Quick Look Composer: Albert Roussel
Program note originally written for the following performance:
National Symphony Orchestra: Vladimir Ashkenazy, conductor/Ryu Goto, violin Nov. 10 - 12, 2005
© Richard Freed
Because Roussel was born midway between the births of Debussy (1862) and Ravel (1875) and died only four months before Ravel, one might assume that the reason his music is so much less familiar to us than theirs is simply that it pales in the shadow of his two great contemporaries, but there is more to it than that. Unlike Debussy and Ravel, who became known in their twenties, Roussel was a late bloomer. Although he did compose a bit in his youth, he did not develop his own style until about the time of Debussy's death (1918), by which time he himself was nearly 50, and most of his important works were composed in the last dozen years of his life. His Third Symphony, composed just before Bacchus et Ariane and introduced in 1930, was one of the numerous works Serge Koussevitzky commissioned for the 50th anniversary of the Boston Symphony Orchestra, but otherwise his music was not very well known beyond the borders of his own country. He still had ahead of him the Sinfonietta, the Fourth Symphony, the ballet Aeneas, the String Quartet, the String Trio, the Concertino for Cello, three operas and several other significant works, but he died just as his music was beginning to command attention abroad, and two years later the onset of the Second World War but the international circulation of his works "on hold." Since then his music has been heard in our country only infrequently, despite the invariably positive response of both the performers and their audiences, who tend to wonder why the suite that concludes the present concerts is not as widely circulated as the corresponding one from Ravel's Daphnis et Chloé.

It is interesting beyond mere coincidence that these masterworks of both Ravel and Roussel are ballets based on legends from Greek antiquity, for underlying each of these composers' individual and forward-looking style was a strict and extremely self-critical discipline based on classical principles. While Ravel has been described as a spiritual heir of Couperin, Roussel is seen, in the words of Wilfrid Mellers, "as a successor, in command of physical movement and even in aesthetic ideal, to Rameau." In Bacchus the listener is made aware of the many characteristics Roussel's music does share with Ravel's--the brilliance, the elegance, the strain of refined exoticism--but we notice also that Roussel's style is somewhat leaner, that here, as in several of his late works, the writing veers toward neo-classicism, and that a page of lush harmonic color and sinuous melodic line is likely to be offset by a sequence of spiky rhythms and dryish textures.

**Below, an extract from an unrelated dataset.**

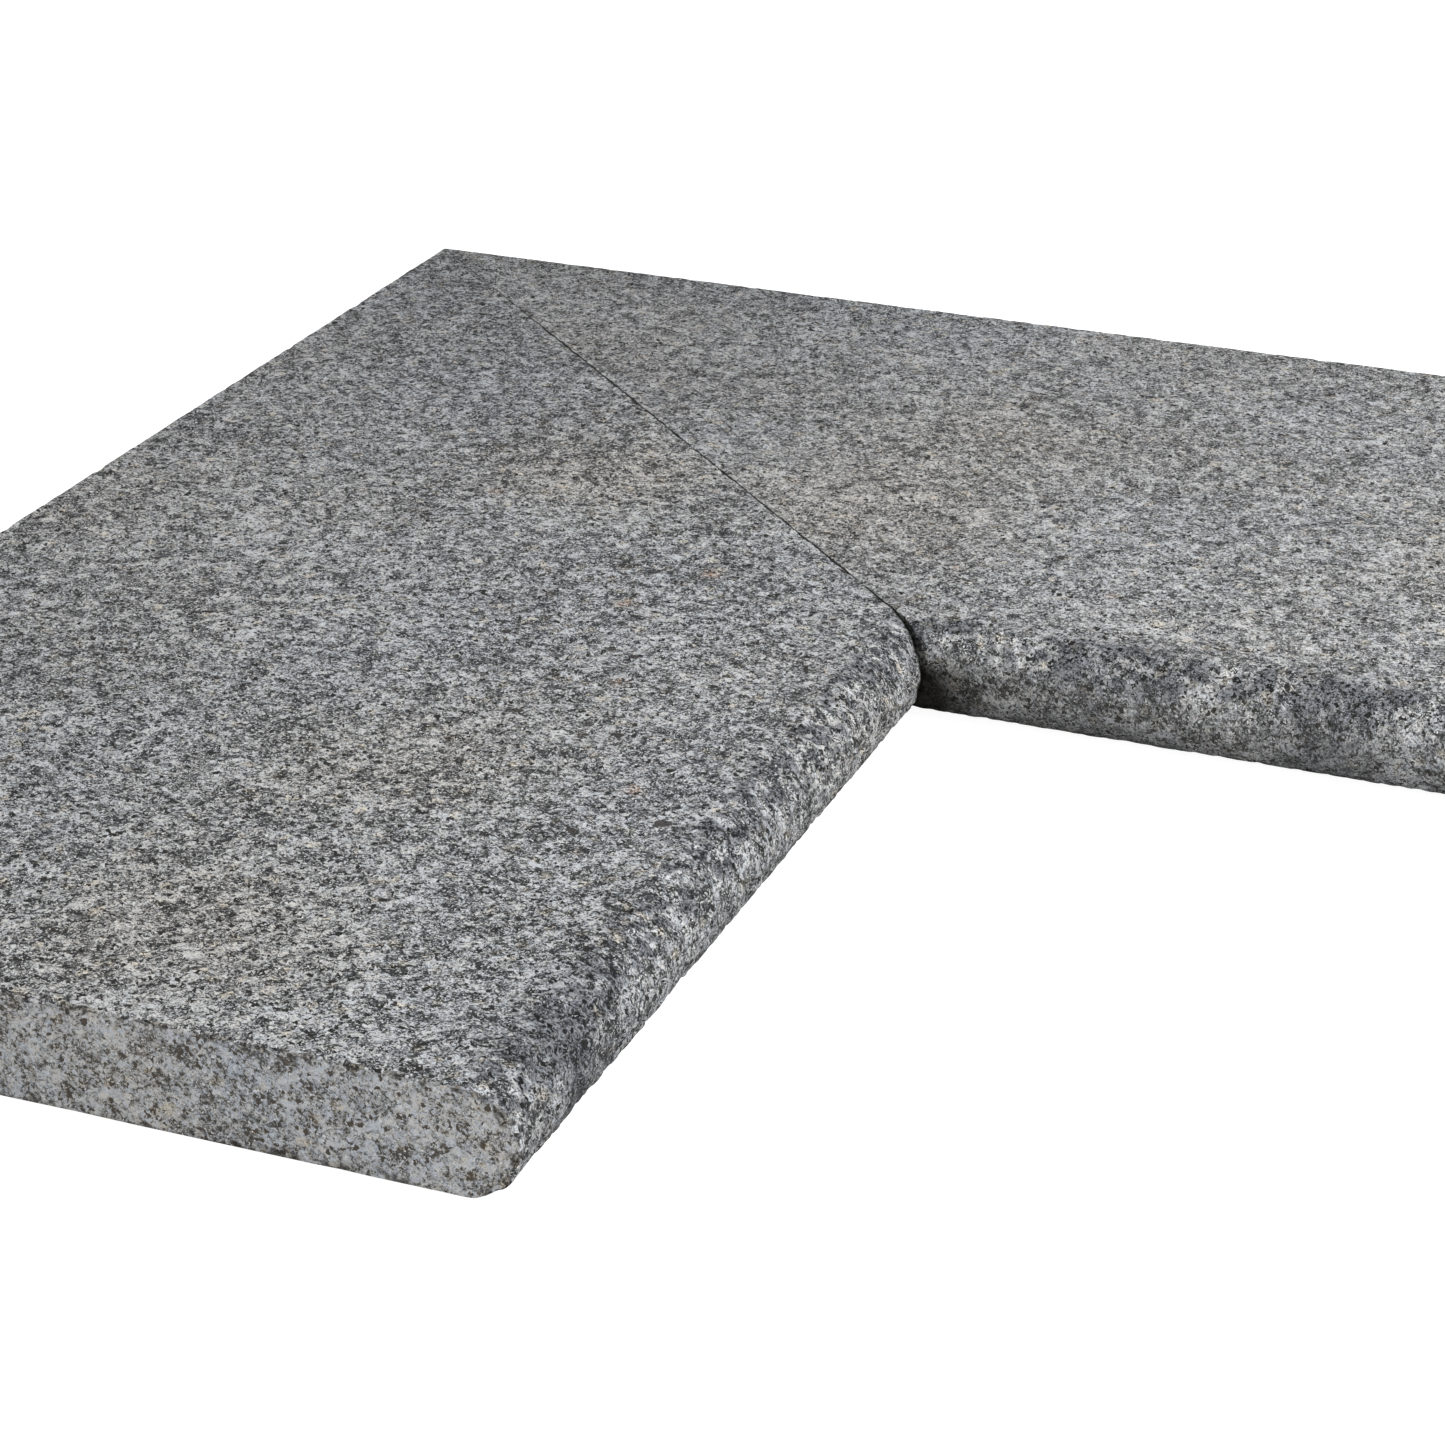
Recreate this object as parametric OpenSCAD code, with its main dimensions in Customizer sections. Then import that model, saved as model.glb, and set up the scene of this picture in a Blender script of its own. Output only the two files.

Abel Hermant's scenario for the ballet differs significantly from the traditional legend in which Theseus, after killing the Minotaur and making his way out of the labyrinth, abandons Ariadne on Naxos in order to pursue her sister Phaedra. In the Hermant version, Theseus does not simply abandon Ariadne, but is chased away by Bacchus, who then casts an enchantment causing the sleeping Ariadne to dream of him instead of Theseus; when Ariadne awakes and seeks to destroy herself because Theseus is gone, the god saves her and bestows upon her the kiss of immortality. The music of the ballet's second act, in its concert form as Suite No. 2, is in eight interconnected sections, describing the following action:

I. Introduction (Andante). The slumber of Ariadne and her gradual awakening
II. Pantomime . Ariadne awakens (Moderato), looks about for Theseus (Lento) and, feeling herself abandoned, makes her way to the top of a cliff to hurl herself into the sea (Molto agitato), but Bacchus appears from behind a boulder and she falls into his arms (Meno allegro).
III. Bacchus and Ariadne dance as they had done in her dream (Poco più allegro).
IV. Bacchus Dances Alone (Allegro). A brilliant scherzo.
V. The Kiss and The Dionysiac Enchantment (Andante). A group of bacchantes marches past (Allegro deciso); the slow tempo resumes, and a faun and a Maenad present Ariadne with a golden cup into which they have pressed sweet grapes.
VI. Dance of Ariadne (Andante)
VII. Dance of Bacchus and Ariadne (Moderato e pesante). Others gradually join in as the dance ends.
VIII. Bachannal (Allegro brilliant--Presto). A counterpart to the Danse générale that concludes Daphnis et Chloé , but with a different sort of ending: an Apotheosis (Allegro molto) in which Bacchus, having given Ariadne the kiss of immortality, reaches into the heavens for a handful of stars and sets them on her head as a crown.